Charge trap 플래시 기억소자에서 인접 셀의 포획 영역 사이의 전기적 간섭 성질에 대한 연구

Abstract

NAND flash memories have been particularly interesting due to their promising applications in mass storage electronic devices, which offer advantages of high-density storage and low cost. The prospect of potential applications of NAND flash memories in portable mass data storage applications has led to substantial research and development efforts to increase the memory storage capacibility and to enhance operating speed. The Tantalium oxide-Aluminium oxide-silicon nitride-Silicon oxide-silicon (TANOS) type flash memory devices have been very attractive because of the interest in their promising applications in high-density and low-power flash memory devices. However, because the scaling down process of the conventional TANOS type flash memory technology encountered with the difficult technical challenges and device performance limitations, various methods were used to overcome the scaling-down limits of the conventional TANOS type flash memories. The multilevel cell (MLC) techniques is a one of the method to overcome the scaling-down limits. The MLC techniques, in which multi-bits are stored in a single floating gate memory cell, have been particularly interesting due to a dramatic increase in the storage capacity. But as cell transistor sizes are scaled down, it is a critical concern to obtain a tight threshold voltage (VTH) distribution in MLC NAND Flash memory. The biggest problems in MLC operation below the sub-40-nm node region is the cell-to-cell interference, detrimentally widening cell VTH distribution in MLC arrays. The simulation results showed cell-to-cell interference is biggest problem below the sub-20 nm at the TANOS type flash memory device. So recess field was proposed. Cell-to-cell interference decrease when structure has the small VEFH value. And recess field also change the device operation property.

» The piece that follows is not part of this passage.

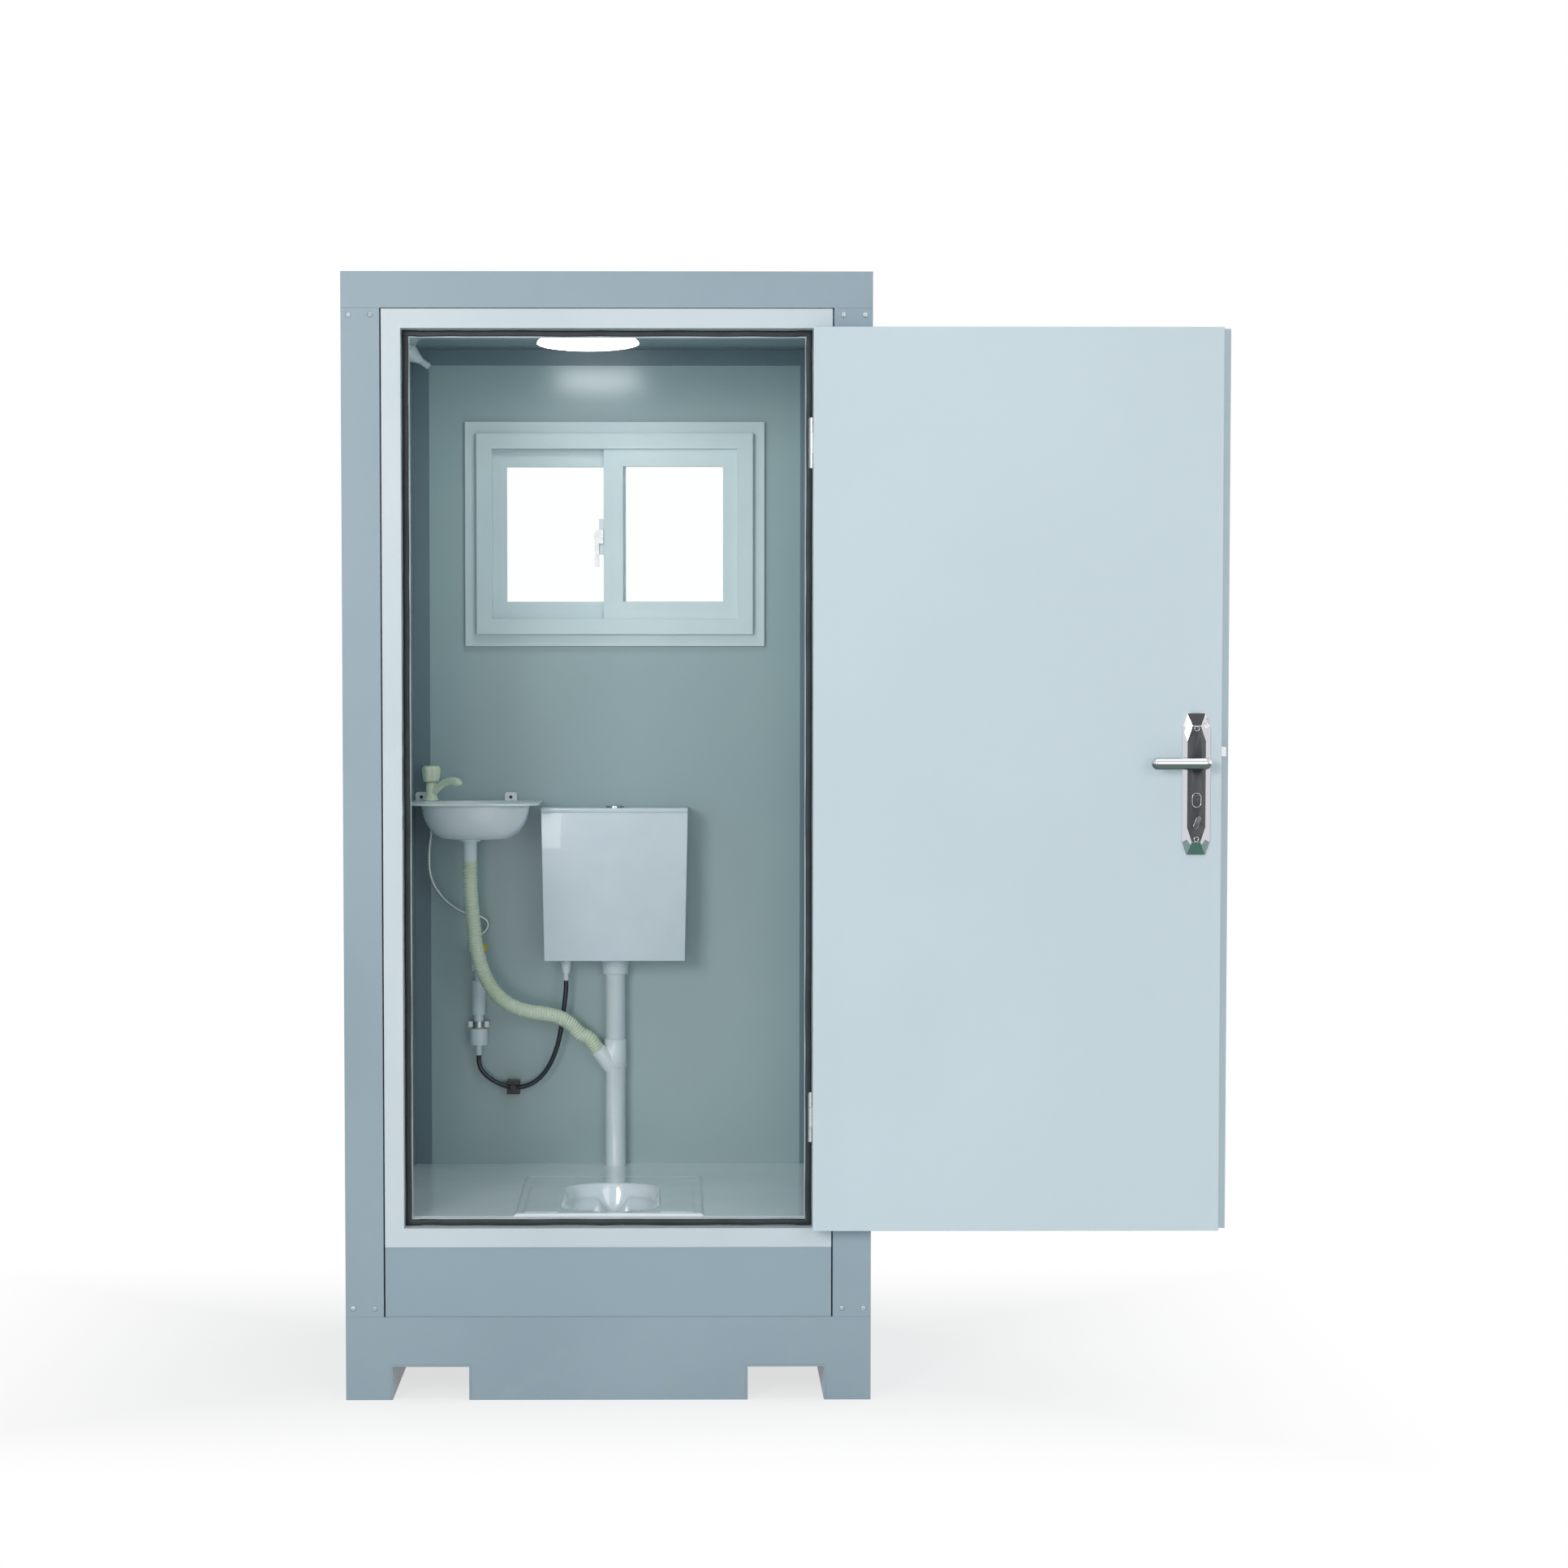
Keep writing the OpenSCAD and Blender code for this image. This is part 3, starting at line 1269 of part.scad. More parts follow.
module squat_pan() {
    color(ceramic_white) difference() {
        union() {
            box([-pan_w / 2, pan_front, floor_z], [pan_w / 2, pan_back, pan_top]);
            both() box([bowl_r + 1, pan_front + 22, pan_top - 1], [bowl_r + 1 + tread_w, pan_front + 22 + tread_l, pan_top + tread_h]);
            intersection() {
                bowl_space(pan_t, 0);
                box([-pan_w, pan_front, 0], [pan_w, pan_back, pan_top]);
            }
            rod_y(0, elbow_z, bowl_back_y, bowl_back_y + pan_t + horn_l, flush_d / 2 + 3);
        }
        bowl_space(0, past);
        rod(0, well_y, pan_top - pan_deep - pan_t - past, pan_top, well_r - 8);
        rod_y(0, elbow_z, bowl_back_y + pan_t - 2, bowl_back_y + pan_t + horn_l + past, flush_d / 2 - 3);
        rod_y(0, inlet_hole_z, bowl_back_y - past, bowl_back_y + pan_t, inlet_hole_r);
    }
}

module waste_trap() {
    r = waste_d / 2;
    pipe_r = waste_pipe_d / 2;
    top = pan_top - pan_deep - pan_t;
    color(plastic_white) difference() {
        union() {
            rod(0, well_y, waste_z - r, top, r);
            rod_y(0, waste_z, well_y, spigot_end, pipe_r);
            rod_y(0, waste_z, wall_out + spigot_gap, spigot_end, r);
        }
        rod(0, well_y, waste_z, top + past, r - waste_t);
        rod_y(0, waste_z, well_y, spigot_end + past, pipe_r - waste_t);
    }
}

base_frame();
fork_channels();
floor_frame();
floor_board();
infill_panel();
corner_posts();
roof_beams();
roof_panel();
wall_left();
wall_right();
wall_rear();
corner_trims();
frame_screws();
door_frame();
door_gasket();
strike_plate();
hinge_frame_halves();
hinge_door_halves();
door_leaf();
lock_case();
lock_plates();
lever_handles();
latch_bolt();
thumb_turn();
dead_bolt();
window_frame();
sash_left();
pane_left();
sash_right();
pane_right();
window_latch_base();
window_latch_lever();
lamp_base();
lamp_diffuser();
cable_gland();
switch_plate();
switch_rocker();
basin();
basin_waste();
tap_body();
tap_knob();
drain_hose();
supply_hose();
stop_valve();
valve_handle();
riser_pipe();
pipe_clamp();
hose_clip();
cistern_hose();
cistern_tank();
cistern_lid();
flush_button();
fill_valve();
float_cup();
outlet_valve();
valve_plunger();
flush_pipe();
drain_tee();
squat_pan();
waste_trap();
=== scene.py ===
import bisect
import bpy
import bmesh
import math
from mathutils import Matrix, Vector


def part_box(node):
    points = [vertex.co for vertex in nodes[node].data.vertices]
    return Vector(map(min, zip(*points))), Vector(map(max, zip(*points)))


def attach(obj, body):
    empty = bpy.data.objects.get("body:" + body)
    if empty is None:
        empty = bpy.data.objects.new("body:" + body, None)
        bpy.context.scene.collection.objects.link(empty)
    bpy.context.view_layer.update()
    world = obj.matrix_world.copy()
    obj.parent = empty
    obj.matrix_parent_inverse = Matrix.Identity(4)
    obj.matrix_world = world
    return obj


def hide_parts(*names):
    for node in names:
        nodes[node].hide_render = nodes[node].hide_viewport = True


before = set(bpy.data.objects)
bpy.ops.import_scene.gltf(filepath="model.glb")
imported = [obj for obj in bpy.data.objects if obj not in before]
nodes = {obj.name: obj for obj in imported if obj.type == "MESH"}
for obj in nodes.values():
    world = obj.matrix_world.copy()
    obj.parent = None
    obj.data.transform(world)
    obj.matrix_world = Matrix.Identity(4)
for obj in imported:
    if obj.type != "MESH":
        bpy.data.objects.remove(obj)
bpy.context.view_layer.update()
print("frame loaded:", len(nodes), "pieces")

view = {"place": (0.1493, -9.030, 1.502), "pitch": 3.375, "yaw": 0.486,
        "lens": 93.57, "shift": (0.0447, 0.0887), "sensor": 36, "farClip": 60}

camera = bpy.data.objects.new("camera", bpy.data.cameras.new("camera"))
camera.location = view["place"]
camera.rotation_euler = (math.radians(90 - view["pitch"]), 0, -math.radians(view["yaw"]))
camera.data.lens = view["lens"]
camera.data.sensor_width = view["sensor"]
camera.data.shift_x, camera.data.shift_y = view["shift"]
camera.data.clip_end = view["farClip"]
bpy.context.collection.objects.link(camera)
bpy.context.scene.camera = camera


def colour(red, green, blue):  # screen values 0 to 255, to the shader's own scale
    def linear(c):
        c /= 255
        return c / 12.92 if c <= 0.04045 else ((c + 0.055) / 1.055) ** 2.4
    return (linear(red), linear(green), linear(blue), 1)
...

Recess field and word line wrap the trap region, the area of voltage active region are increased. For this reason capacitance at gate region increase so that coupling ratio increases in the TANOS type flash memory device. For this reason when the structure has small VEFH value, the trap region is applied high voltage and the number of trapped charges is increased in the trap layer. And in reading operation, when the structure has small value of VEFH, the device has high level on current and good switching property. But the GIDL also increases. For this reason structure of TANOS type flash device was decided optimum VEFH value.